Process the tweets to figure out what emotions they express about each candidate.
Store the tweets for additional analysis.
The Twitter Streaming API
We setup a program to get tweets in real-time — let's called this the streamer.
In order to make it easy to work with real-time tweets, Twitter provides the Twitter Streaming API. There are quite a few rules about how to stream tweets from Twitter, but the main ones are:
Create a persistent connection to the Twitter API, and read each connection incrementally.
Process tweets quickly, and don't let your program get backed up.
Handle errors and other issues properly.
The most popular is tweepy, which allows you to connect to the streaming API and handle errors properly.
Setting up Tweepy
To setup tweepy for start streaming data. The first thing we'll need to do is visit the Twitter Developer Center and create a developer account. This account will enable us to create credentials that let us authenticate with the Twitter Streaming API.

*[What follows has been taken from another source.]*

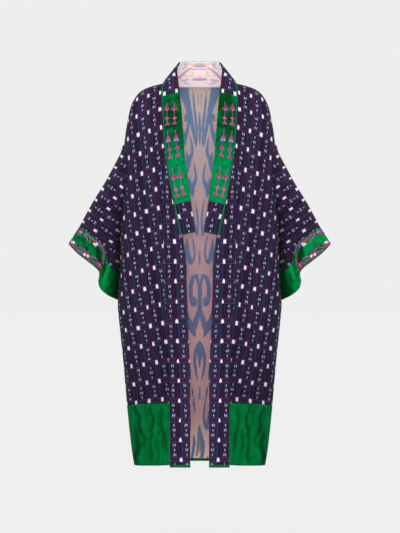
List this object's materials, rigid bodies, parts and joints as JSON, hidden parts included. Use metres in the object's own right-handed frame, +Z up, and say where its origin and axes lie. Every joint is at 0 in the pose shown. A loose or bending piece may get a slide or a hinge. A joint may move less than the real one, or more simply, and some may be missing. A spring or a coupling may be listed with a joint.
{
  "type": "chapan robe",
  "caption": "Open-fronted knee-length ikat chapan robe, filled out as worn, with standing neck band, wide dropped sleeves, velvet cuffs, lapel patches and hem bands.",
  "frame": {"origin": "centre of the neck at the height of the neck seam, where the wearer's shoulders and neck carry the robe", "axes": "+Z up, -Y out through the open front, +X to the wearer's left side"},
  "size_m": [0.76, 0.2609, 1.1717],
  "materials": {
    "navy_ikat": "matt woven cotton, navy with pale dots and plum pinstripes",
    "hem_velvet": "emerald velvet, soft sheen",
    "patch_velvet": "dark green velvet with silk embroidery",
    "cuff_velvet": "bright green velvet with silk embroidery",
    "piping": "green cotton sateen piping",
    "rose_lining": "matt cotton, rose beige with slate blue ikat",
    "pink_facing": "matt cotton, pale pink with soft ikat streaks"
  },
  "bodies": {
    "root": {"back": "navy_ikat", "back_hem_band": "hem_velvet", "back_lining": "rose_lining", "front_l": "navy_ikat", "front_r": "navy_ikat", "gore_l": "navy_ikat", "gore_r": "navy_ikat", "hem_band_l": "hem_velvet", "hem_band_r": "hem_velvet", "gore_binding_l": "hem_velvet", "gore_binding_r": "hem_velvet", "band_l": "navy_ikat", "band_r": "navy_ikat", "neck_facing": "pink_facing", "neck_patch": "patch_velvet", "piping_l": "piping", "piping_r": "piping", "lapel_patch_l": "patch_velvet", "lapel_patch_r": "patch_velvet", "sleeve_l": "navy_ikat", "sleeve_r": "navy_ikat", "cuff_panel_l": "cuff_velvet", "cuff_panel_r": "cuff_velvet", "cuff_under_l": "cuff_velvet", "cuff_under_r": "cuff_velvet"}
  },
  "joints": []
}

After creating the account, we can go to the Application Console and create a new Twitter application. This will let us get credentials specific to the application, which will let us connect to the API. Once you create your application, you can click on the "Keys and Access Tokens" tab to get your credentials. You'll need to get the following from under "Application Settings":
Consumer Key (API Key) — we'll refer to this as TWITTER_APP_KEY.

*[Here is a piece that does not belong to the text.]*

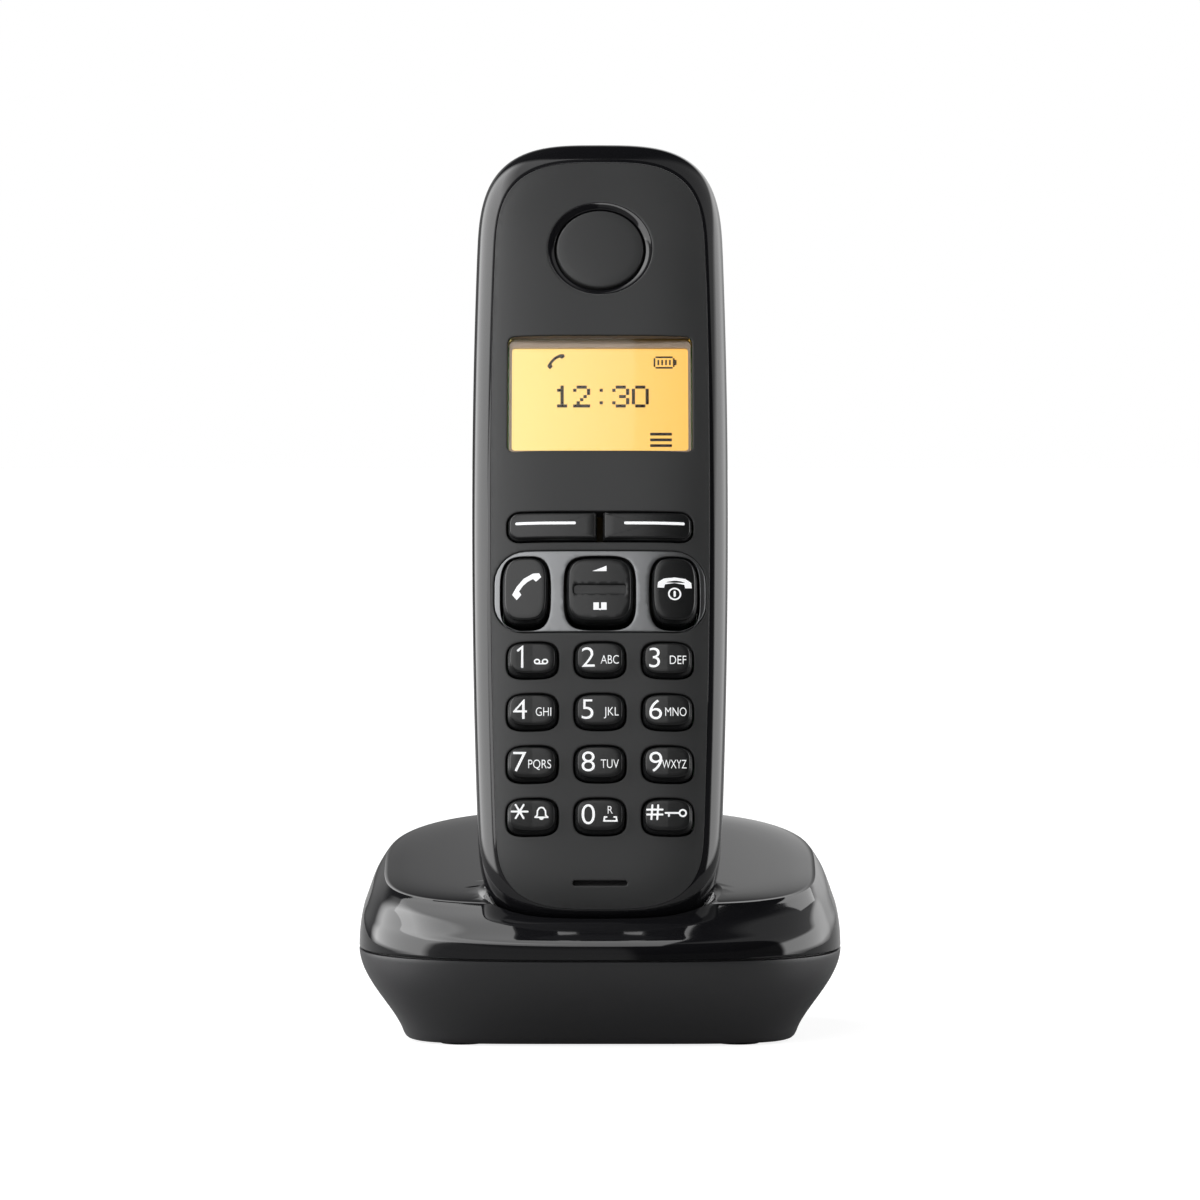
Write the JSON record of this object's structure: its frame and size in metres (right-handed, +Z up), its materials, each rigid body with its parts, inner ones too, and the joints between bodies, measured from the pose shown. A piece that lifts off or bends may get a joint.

Consumer Secret (API Secret) — we'll refer to this as TWITTER_APP_SECRET.
You'll also need to do the following in the section under "Your Access Token":
Click "Create my access token"
Get the value called Access Token — we'll refer to this as TWITTER_KEY.
Get the value called Access Token Secret — we'll refer to this as TWITTER_SECRET.
Enter these values in the code wherever reuired and start streaming the tweets.
Processing the tweets
Because we're interested in the emotion of people, we'll want to analyze the text of each tweet to figure out the sentiments it expresses.
We can use a method called sentiment analysis to tag each tweet with a sentiment score, from -1 to 1. A -1 means that the tweet is very negative a 0 is neutral, and a 1 means that the tweet is very positive. Sentiment analysis tools typically generate this score by seeing if words known to indicate negative and positive sentiment occur in a string. For example, if the word hate occurs in a string, it is more likely to be negative. Because sentiment analysis is essentially string matching, it is extremely quick to work, which is important for us, since the longer we take to process, the more likely that we'll fall behind on processing tweets and be disconnected.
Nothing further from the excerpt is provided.